Diante dessa realidade, Juliana Martins , coordenadora do Fórum Brasileiro de Segurança Pública, acredita que a PEC pode trazer mais vulnerabilidade à vida de mulheres e meninas que passaram por episódios de violência sexual.
“Já é muito difícil para uma mulher adulta enfrentar todas as questões relacionadas a uma gravidez decorrente de um estupro, quem dirá para uma menina. E em vez de a gente falar sobre como proteger essas meninas, estamos falando em como abandoná-las à própria sorte no caso de uma violência. Não estamos garantindo o direito à infância, a uma vida plena, segura, saudável”, disse.
CCJ sob presidência bolsonarista
De acordo com o PT Câmara, a deputada Erika Kokay (PT-DF) reclamou da arbitrariedade do comando da comissão, tanto ao agir com truculência contra manifestantes, quanto ao pautar uma PEC que não interessa à sociedade brasileira. “Nós tivemos aqui uma manifestação, onde mulheres parlamentares inclusivas foram desrespeitadas. Isso não guarda correspondência com a verdadeira leniência que se teve com aqueles que aqui estavam defendendo o PL da Anistia (para os golpistas do 8 de Janeiro), que nos acusaram de todos os adjetivos desqualificadores ao defender a anistia de que tentaram promover o rompimento democrático” .

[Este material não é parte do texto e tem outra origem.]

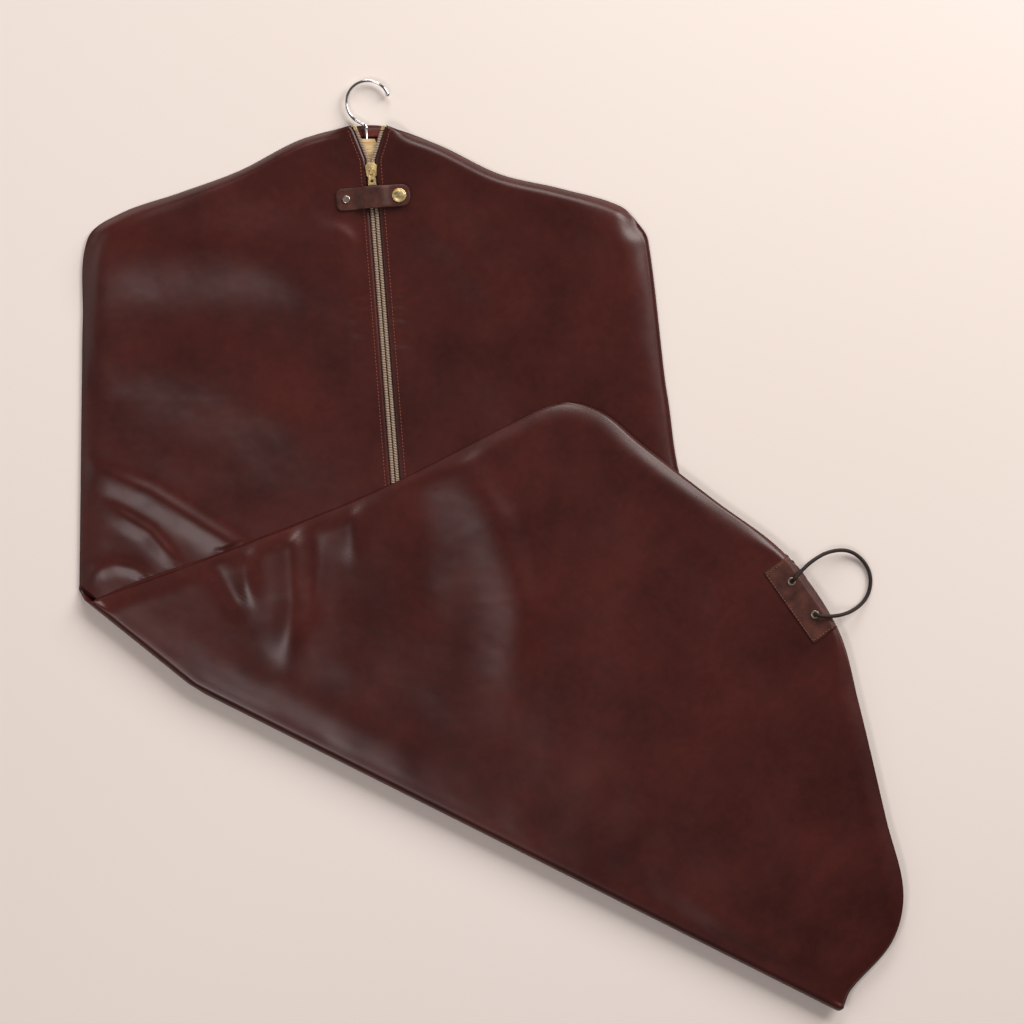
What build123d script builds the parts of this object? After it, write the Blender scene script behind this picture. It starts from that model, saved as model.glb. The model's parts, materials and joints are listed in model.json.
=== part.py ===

Sobre a PEC, Kokay disse ser favorável à admissibilidade da proposta porque ela não apenas inseriu a palavra “desde a concepção”, na questão constitucional do “direito à vida”, mas automaticamente, elimina qualquer possibilidade de interrupção legal da gravidez nos casos previstos no Código Penal.
“Quando se diz que o “direito à vida” se dá “a partir da concepção”, está se falando que não pode ocorrer a inviolabilidade da vida. Se isso entra na Constituição, se rasgam os casos de aborto descriminalizados no Código Penal. Isso vai estabelecer que mulheres estupradas, por exemplo, vão ter que conviver com um estupro sem fim e ainda legitimar o estuprador. Por isso certos estão os manifestantes que diziam aqui “Criança não é mãe. Estuprador não é pai”, porque são meninas e mulheres adolescentes as maiores vítimas desse crime no Brasil”, disse Erika Kokay.